The answer is a single number: how many lines hold the string "with".
[start of Data excerpt]
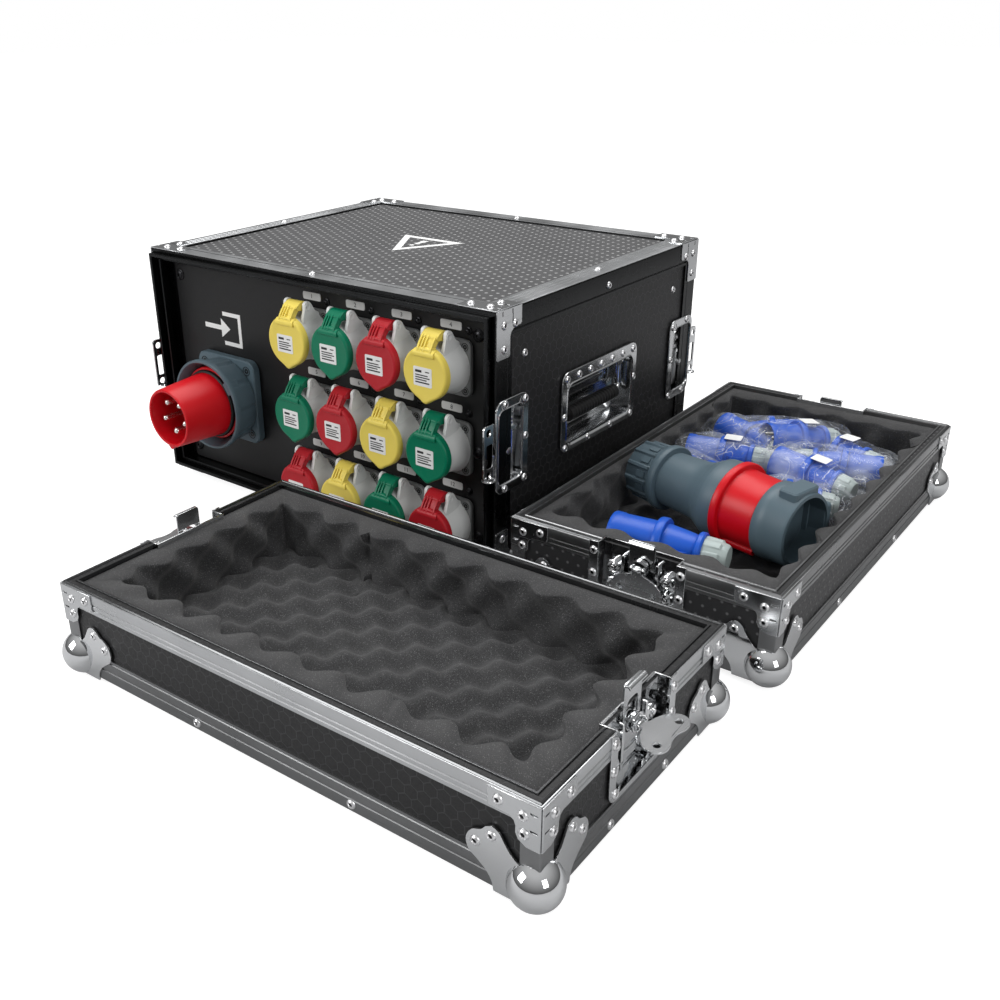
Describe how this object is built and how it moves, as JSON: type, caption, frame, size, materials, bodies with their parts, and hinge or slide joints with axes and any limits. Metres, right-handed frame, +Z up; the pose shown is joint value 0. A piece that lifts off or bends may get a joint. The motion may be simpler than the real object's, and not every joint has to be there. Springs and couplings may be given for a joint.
{
  "type": "portable power distribution box",
  "caption": "Rack flight case with a front panel of flap-covered outlet sockets and a pin-and-sleeve inlet, both foam-lined lids off and lying beside it with spare connectors.",
  "frame": {"origin": "middle of the whole layout's footprint (case and both lids), on the ground it stands on", "axes": "+Z up, +X right along the case's front, +Y from the front panel to the back"},
  "size_m": [0.858, 0.9144, 0.306],
  "materials": {
    "socket_grey": "moulded light grey plastic",
    "cover_yellow": "moulded yellow plastic",
    "cover_green": "moulded green plastic",
    "cover_red": "moulded red plastic",
    "inlet_grey": "moulded blue-grey plastic",
    "inlet_red": "moulded red plastic",
    "contact_nickel": "nickel-plated brass",
    "foam": "open-cell acoustic foam",
    "aluminium_profile": "anodised aluminium profile",
    "panel_paint": "satin black powder coat",
    "laminate_board": "plywood with a patterned black laminate face",
    "breaker_plastic": "moulded light grey plastic",
    "copper_bar": "copper bars on a moulded base",
    "plug_blue": "moulded blue plastic",
    "bright_steel": "bright chromium plate"
  },
  "bodies": {
    "case": {"case_frame": "aluminium_profile", "top_panel": "laminate_board", "bottom_panel": "laminate_board", "left_panel": "laminate_board", "right_panel": "laminate_board", "front_rack_panel": "panel_paint", "rear_rack_panel": "panel_paint", "breaker_bank": "breaker_plastic", "terminal_block": "copper_bar", "socket_housing_1": "socket_grey", "socket_housing_2": "socket_grey", "socket_housing_3": "socket_grey", "socket_housing_4": "socket_grey", "socket_housing_5": "socket_grey", "socket_housing_6": "socket_grey", "socket_housing_7": "socket_grey", "socket_housing_8": "socket_grey", "socket_housing_9": "socket_grey", "socket_housing_10": "socket_grey", "socket_housing_11": "socket_grey", "socket_housing_12": "socket_grey", "inlet_housing": "inlet_grey", "inlet_sleeve": "inlet_red", "inlet_contacts": "contact_nickel", "left_handle_dish": "bright_steel", "right_handle_dish": "bright_steel"},
    "cover_1": {"socket_cover_1": "cover_yellow"},
    "cover_2": {"socket_cover_2": "cover_green"},
    "cover_3": {"socket_cover_3": "cover_red"},
    "cover_4": {"socket_cover_4": "cover_yellow"},
    "cover_5": {"socket_cover_5": "cover_green"},
    "cover_6": {"socket_cover_6": "cover_red"},
    "cover_7": {"socket_cover_7": "cover_yellow"},
    "cover_8": {"socket_cover_8": "cover_green"},
    "cover_9": {"socket_cover_9": "cover_red"},
    "cover_10": {"socket_cover_10": "cover_yellow"},
    "cover_11": {"socket_cover_11": "cover_green"},
    "cover_12": {"socket_cover_12": "cover_red"},
    "locking_ring": {"inlet_locking_ring": "inlet_grey"},
    "left_bail": {"left_handle_bail": "bright_steel"},
    "right_bail": {"right_handle_bail": "bright_steel"},
    "front_lid": {"front_lid_shell": "aluminium_profile", "front_lid_foam": "foam"},
    "rear_lid": {"rear_lid_shell": "aluminium_profile", "rear_lid_foam": "foam"},
    "front_lid_left_turret": {"front_lid_left_turret": "bright_steel"},
    "front_lid_left_butterfly": {"front_lid_left_butterfly": "bright_steel"},
    "front_lid_left_hook": {"front_lid_left_hook": "bright_steel"},
    "front_lid_right_turret": {"front_lid_right_turret": "bright_steel"},
    "front_lid_right_butterfly": {"front_lid_right_butterfly": "bright_steel"},
    "front_lid_right_hook": {"front_lid_right_hook": "bright_steel"},
    "rear_lid_front_turret": {"rear_lid_front_turret": "bright_steel"},
    "rear_lid_front_butterfly": {"rear_lid_front_butterfly": "bright_steel"},
    "rear_lid_front_hook": {"rear_lid_front_hook": "bright_steel"},
    "rear_lid_back_turret": {"rear_lid_back_turret": "bright_steel"},
    "rear_lid_back_butterfly": {"rear_lid_back_butterfly": "bright_steel"},
    "rear_lid_back_hook": {"rear_lid_back_hook": "bright_steel"},
    "spare_connector": {"spare_connector": "inlet_grey"},
    "spare_plug": {"spare_plug": "plug_blue"},
    "bagged_plugs": {"bagged_plugs": "plug_blue"}
  },
  "joints": [
    {"name": "cover_1_hinge", "type": "hinge", "parent": "case", "child": "cover_1", "pos_m": [-0.16631, -0.08467, 0.2745], "axis": [-1, 0, 0], "range_deg": [0, 85], "stiffness_Nm_per_rad": 0.04, "springref_deg": -34.38},
    {"name": "cover_2_hinge", "type": "hinge", "parent": "case", "child": "cover_2", "pos_m": [-0.09981, -0.08467, 0.2745], "axis": [-1, 0, 0], "range_deg": [0, 85], "stiffness_Nm_per_rad": 0.04, "springref_deg": -34.38},
    {"name": "cover_3_hinge", "type": "hinge", "parent": "case", "child": "cover_3", "pos_m": [-0.03331, -0.08467, 0.2745], "axis": [-1, 0, 0], "range_deg": [0, 85], "stiffness_Nm_per_rad": 0.04, "springref_deg": -34.38},
    {"name": "cover_4_hinge", "type": "hinge", "parent": "case", "child": "cover_4", "pos_m": [0.03319, -0.08467, 0.2745], "axis": [-1, 0, 0], "range_deg": [0, 85], "stiffness_Nm_per_rad": 0.04, "springref_deg": -34.38},
    {"name": "cover_5_hinge", "type": "hinge", "parent": "case", "child": "cover_5", "pos_m": [-0.16631, -0.08467, 0.185], "axis": [-1, 0, 0], "range_deg": [0, 85], "stiffness_Nm_per_rad": 0.04, "springref_deg": -34.38},
    {"name": "cover_6_hinge", "type": "hinge", "parent": "case", "child": "cover_6", "pos_m": [-0.09981, -0.08467, 0.185], "axis": [-1, 0, 0], "range_deg": [0, 85], "stiffness_Nm_per_rad": 0.04, "springref_deg": -34.38},
    {"name": "cover_7_hinge", "type": "hinge", "parent": "case", "child": "cover_7", "pos_m": [-0.03331, -0.08467, 0.185], "axis": [-1, 0, 0], "range_deg": [0, 85], "stiffness_Nm_per_rad": 0.04, "springref_deg": -34.38},
    {"name": "cover_8_hinge", "type": "hinge", "parent": "case", "child": "cover_8", "pos_m": [0.03319, -0.08467, 0.185], "axis": [-1, 0, 0], "range_deg": [0, 85], "stiffness_Nm_per_rad": 0.04, "springref_deg": -34.38},
    {"name": "cover_9_hinge", "type": "hinge", "parent": "case", "child": "cover_9", "pos_m": [-0.16631, -0.08467, 0.0955], "axis": [-1, 0, 0], "range_deg": [0, 85], "stiffness_Nm_per_rad": 0.04, "springref_deg": -34.38},
    {"name": "cover_10_hinge", "type": "hinge", "parent": "case", "child": "cover_10", "pos_m": [-0.09981, -0.08467, 0.0955], "axis": [-1, 0, 0], "range_deg": [0, 85], "stiffness_Nm_per_rad": 0.04, "springref_deg": -34.38},
    {"name": "cover_11_hinge", "type": "hinge", "parent": "case", "child": "cover_11", "pos_m": [-0.03331, -0.08467, 0.0955], "axis": [-1, 0, 0], "range_deg": [0, 85], "stiffness_Nm_per_rad": 0.04, "springref_deg": -34.38},
    {"name": "cover_12_hinge", "type": "hinge", "parent": "case", "child": "cover_12", "pos_m": [0.03319, -0.08467, 0.0955], "axis": [-1, 0, 0], "range_deg": [0, 85], "stiffness_Nm_per_rad": 0.04, "springref_deg": -34.38},
    {"name": "locking_ring_turn", "type": "hinge", "parent": "case", "child": "locking_ring", "pos_m": [-0.31381, -0.09167, 0.132], "axis": [0, -1, 0], "range_deg": [0, 35]},
    {"name": "left_handle_swing", "type": "hinge", "parent": "case", "child": "left_bail", "pos_m": [-0.41681, 0.12883, 0.1885], "axis": [0, 1, 0], "range_deg": [0, 90], "stiffness_Nm_per_rad": 0.15, "springref_deg": -28.65},
    {"name": "right_handle_swing", "type": "hinge", "parent": "case", "child": "right_bail", "pos_m": [0.09119, 0.12883, 0.1885], "axis": [0, -1, 0], "range_deg": [0, 90], "stiffness_Nm_per_rad": 0.15, "springref_deg": -28.65},
    {"name": "front_lid_slide", "type": "slide", "parent": "case", "child": "front_lid", "axis": [0, -1, 0], "range_m": [0, 0.2]},
    {"name": "rear_lid_slide", "type": "slide", "parent": "case", "child": "rear_lid", "axis": [1, 0, 0], "range_m": [0, 0.2]},
    {"name": "front_lid_left_turn", "type": "hinge", "parent": "front_lid", "child": "front_lid_left_turret", "pos_m": [-0.11801, -0.3057, 0.079], "axis": [-0.9998, -0.02, 0], "range_deg": [0, 180]},
    {"name": "front_lid_left_flip", "type": "hinge", "parent": "front_lid_left_turret", "child": "front_lid_left_butterfly", "pos_m": [-0.12501, -0.30584, 0.079], "axis": [0.02, -0.9998, 0], "range_deg": [0, 90]},
    {"name": "front_lid_left_hook_slide", "type": "slide", "parent": "front_lid", "child": "front_lid_left_hook", "axis": [0, 0, 1], "range_m": [-0.012, 0]},
    {"name": "front_lid_right_turn", "type": "hinge", "parent": "front_lid", "child": "front_lid_right_turret", "pos_m": [0.39188, -0.2955, 0.079], "axis": [0.9998, 0.02, 0], "range_deg": [0, 180]},
    {"name": "front_lid_right_flip", "type": "hinge", "parent": "front_lid_right_turret", "child": "front_lid_right_butterfly", "pos_m": [0.39888, -0.29536, 0.079], "axis": [-0.02, 0.9998, 0], "range_deg": [0, 90]},
    {"name": "front_lid_right_hook_slide", "type": "slide", "parent": "front_lid", "child": "front_lid_right_hook", "axis": [0, 0, 1], "range_m": [-0.012, 0]},
    {"name": "rear_lid_front_turn", "type": "hinge", "parent": "rear_lid", "child": "rear_lid_front_turret", "pos_m": [0.27504, -0.07241, 0.079], "axis": [0.0135, -0.9999, 0], "range_deg": [0, 180]},
    {"name": "rear_lid_front_flip", "type": "hinge", "parent": "rear_lid_front_turret", "child": "rear_lid_front_butterfly", "pos_m": [0.27514, -0.07941, 0.079], "axis": [-0.9999, -0.0135, 0], "range_deg": [0, 90]},
    {"name": "rear_lid_front_hook_slide", "type": "slide", "parent": "rear_lid", "child": "rear_lid_front_hook", "axis": [0, 0, 1], "range_m": [0, 0.012]},
    {"name": "rear_lid_back_turn", "type": "hinge", "parent": "rear_lid", "child": "rear_lid_back_turret", "pos_m": [0.26816, 0.43754, 0.079], "axis": [-0.0135, 0.9999, 0], "range_deg": [0, 180]},
    {"name": "rear_lid_back_flip", "type": "hinge", "parent": "rear_lid_back_turret", "child": "rear_lid_back_butterfly", "pos_m": [0.26806, 0.44454, 0.079], "axis": [0.9999, 0.0135, 0], "range_deg": [0, 90]},
    {"name": "rear_lid_back_hook_slide", "type": "slide", "parent": "rear_lid", "child": "rear_lid_back_hook", "axis": [0, 0, 1], "range_m": [0, 0.012]},
    {"name": "spare_connector_lift", "type": "slide", "parent": "rear_lid", "child": "spare_connector", "axis": [0, 0, 1], "range_m": [0, 0.15]},
    {"name": "spare_plug_lift", "type": "slide", "parent": "rear_lid", "child": "spare_plug", "axis": [0, 0, 1], "range_m": [0, 0.15]},
    {"name": "bagged_plugs_lift", "type": "slide", "parent": "rear_lid", "child": "bagged_plugs", "axis": [0, 0, 1], "range_m": [0, 0.15]}
  ],
  "couplings": [
    {"joint": "front_lid_left_hook_slide", "follows": "front_lid_left_turn", "m_per_rad": -0.0038},
    {"joint": "front_lid_right_hook_slide", "follows": "front_lid_right_turn", "m_per_rad": -0.0038},
    {"joint": "rear_lid_front_hook_slide", "follows": "rear_lid_front_turn", "m_per_rad": 0.0038},
    {"joint": "rear_lid_back_hook_slide", "follows": "rear_lid_back_turn", "m_per_rad": 0.0038}
  ]
}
[end of Data excerpt]
__Response below__
3